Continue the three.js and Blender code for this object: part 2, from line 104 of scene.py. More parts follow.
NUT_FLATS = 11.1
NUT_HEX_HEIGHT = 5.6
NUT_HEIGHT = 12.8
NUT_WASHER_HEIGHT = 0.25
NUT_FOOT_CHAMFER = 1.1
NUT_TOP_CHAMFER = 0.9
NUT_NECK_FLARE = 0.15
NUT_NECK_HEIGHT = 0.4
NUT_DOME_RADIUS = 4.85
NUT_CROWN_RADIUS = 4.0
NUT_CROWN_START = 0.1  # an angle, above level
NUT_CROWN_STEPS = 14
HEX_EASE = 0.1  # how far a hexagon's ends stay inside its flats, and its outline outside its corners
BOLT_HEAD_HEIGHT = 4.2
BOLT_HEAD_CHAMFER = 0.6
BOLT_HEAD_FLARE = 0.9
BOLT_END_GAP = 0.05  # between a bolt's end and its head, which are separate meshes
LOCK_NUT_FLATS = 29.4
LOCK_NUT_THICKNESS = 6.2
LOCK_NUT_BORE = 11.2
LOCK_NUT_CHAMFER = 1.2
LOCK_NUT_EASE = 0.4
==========
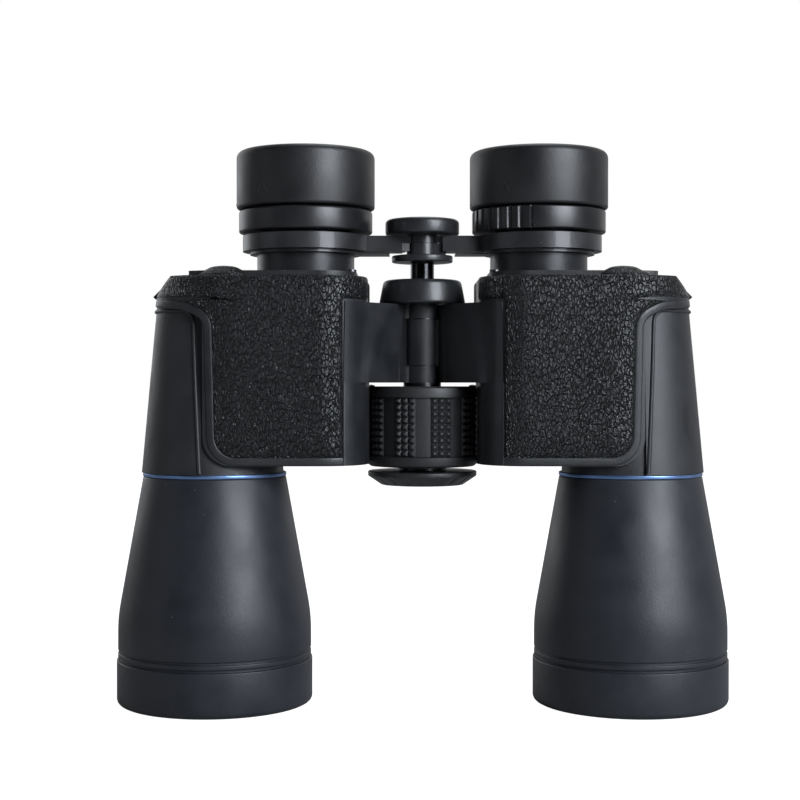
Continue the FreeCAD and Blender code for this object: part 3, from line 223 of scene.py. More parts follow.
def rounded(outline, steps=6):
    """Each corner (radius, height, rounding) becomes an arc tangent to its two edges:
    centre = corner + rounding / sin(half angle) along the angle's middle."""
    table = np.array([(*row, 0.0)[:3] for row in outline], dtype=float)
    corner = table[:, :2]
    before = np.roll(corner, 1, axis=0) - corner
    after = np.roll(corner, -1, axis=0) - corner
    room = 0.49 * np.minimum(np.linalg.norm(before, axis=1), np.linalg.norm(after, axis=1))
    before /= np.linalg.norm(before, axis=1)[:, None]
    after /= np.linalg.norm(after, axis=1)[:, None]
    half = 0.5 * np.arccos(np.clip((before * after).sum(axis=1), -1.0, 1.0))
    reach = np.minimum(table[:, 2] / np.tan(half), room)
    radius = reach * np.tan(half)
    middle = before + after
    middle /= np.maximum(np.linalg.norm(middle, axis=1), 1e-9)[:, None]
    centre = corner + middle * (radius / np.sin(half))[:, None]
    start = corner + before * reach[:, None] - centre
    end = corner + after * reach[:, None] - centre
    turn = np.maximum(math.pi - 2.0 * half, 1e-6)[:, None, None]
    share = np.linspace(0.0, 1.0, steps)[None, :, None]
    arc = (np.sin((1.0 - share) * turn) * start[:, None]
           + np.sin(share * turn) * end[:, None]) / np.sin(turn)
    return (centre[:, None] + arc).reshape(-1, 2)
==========
Exercise instructions >>
Everything from the line containing "Continue the three.js" down to the line containing "LOCK_NUT_EASE = 0.4" should be retyped exactly, both lines included, and nothing more.

Complete output >>
Continue the three.js and Blender code for this object: part 2, from line 104 of scene.py. More parts follow.
NUT_FLATS = 11.1
NUT_HEX_HEIGHT = 5.6
NUT_HEIGHT = 12.8
NUT_WASHER_HEIGHT = 0.25
NUT_FOOT_CHAMFER = 1.1
NUT_TOP_CHAMFER = 0.9
NUT_NECK_FLARE = 0.15
NUT_NECK_HEIGHT = 0.4
NUT_DOME_RADIUS = 4.85
NUT_CROWN_RADIUS = 4.0
NUT_CROWN_START = 0.1  # an angle, above level
NUT_CROWN_STEPS = 14
HEX_EASE = 0.1  # how far a hexagon's ends stay inside its flats, and its outline outside its corners
BOLT_HEAD_HEIGHT = 4.2
BOLT_HEAD_CHAMFER = 0.6
BOLT_HEAD_FLARE = 0.9
BOLT_END_GAP = 0.05  # between a bolt's end and its head, which are separate meshes
LOCK_NUT_FLATS = 29.4
LOCK_NUT_THICKNESS = 6.2
LOCK_NUT_BORE = 11.2
LOCK_NUT_CHAMFER = 1.2
LOCK_NUT_EASE = 0.4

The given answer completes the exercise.